Si accentua una delle caratteristiche negative dello scenario economico argentino: la fuga di capitali. Nei primi sette mesi dell’anno ha difatti superato i 20 miliardi di dollari, duplicando il registro ottenuto nello stesso periodo del 2017. Lo riferisce la Banca centrale argentina nel documento ufficiale sul Bilancio cambiario relativo al mese di luglio, nel quale la voce che tecnicamente viene definita come “Formazione di attivi esterni di residenti” segnala per il solo settimo mese dell’anno un ammontare di 3,351 miliardi di dollari. Se a questo dato si aggiungono anche il rimpatrio degli investimenti dei non residenti per 915 milioni di dollari e l’uscita di capitali per “investimenti su titoli del mercato secondario” per 165 milioni di dollari, il deficit del mese di luglio sale a 4,415 miliardi di dollari.

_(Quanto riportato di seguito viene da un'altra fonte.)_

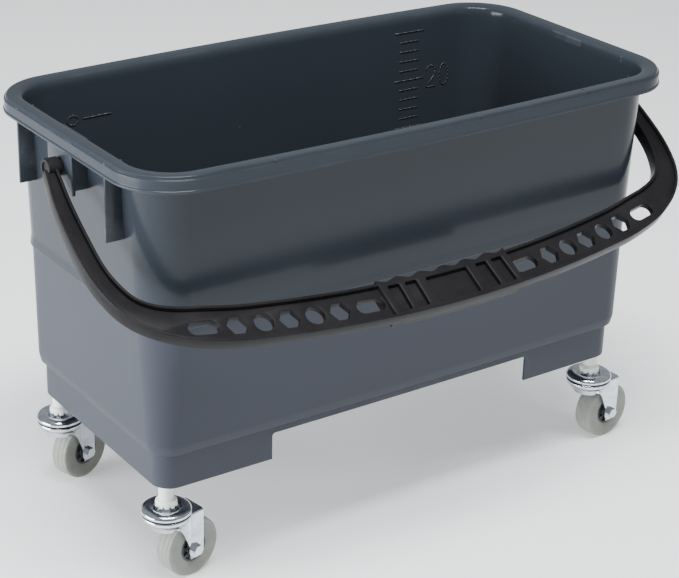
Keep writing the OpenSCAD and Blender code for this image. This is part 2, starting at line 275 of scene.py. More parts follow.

Nel dettaglio, la fuga di capitali è stata dovuta principalmente all’acquisto di valuta per un equivalente di 2,386 milioni di dollari, e per trasferimenti all’estero equivalenti a 965 miliardi di dollari. In questo senso il documento della Banca centrale sottolinea un aspetto nuovo, e cioè che il 47 per cento degli acquisti di valuta americana sono stati operati per somme fino a dieci mila dollari. Il dato spiega che il contesto attuale di volatilità cambiaria e di elevata inflazione sta portando la classe media a cercare rifugio nel dollaro. Una tendenza che rompe con il passato, anche recente, quando l’acquisto di valuta forte a danni della moneta nazionale era una costante dei grandi attori della finanza, speculatori compresi. Segnale, dunque, che la classe media ha poca fiducia nelle decisioni, anche urgenti, tentate dal governo di Mauricio Macri, peraltro ‘compresso’ dai rigidi paletti imposti dal Fondo monetario internazionale all’atto della recente concessione del mega prestito da 50 miliardi di dollari.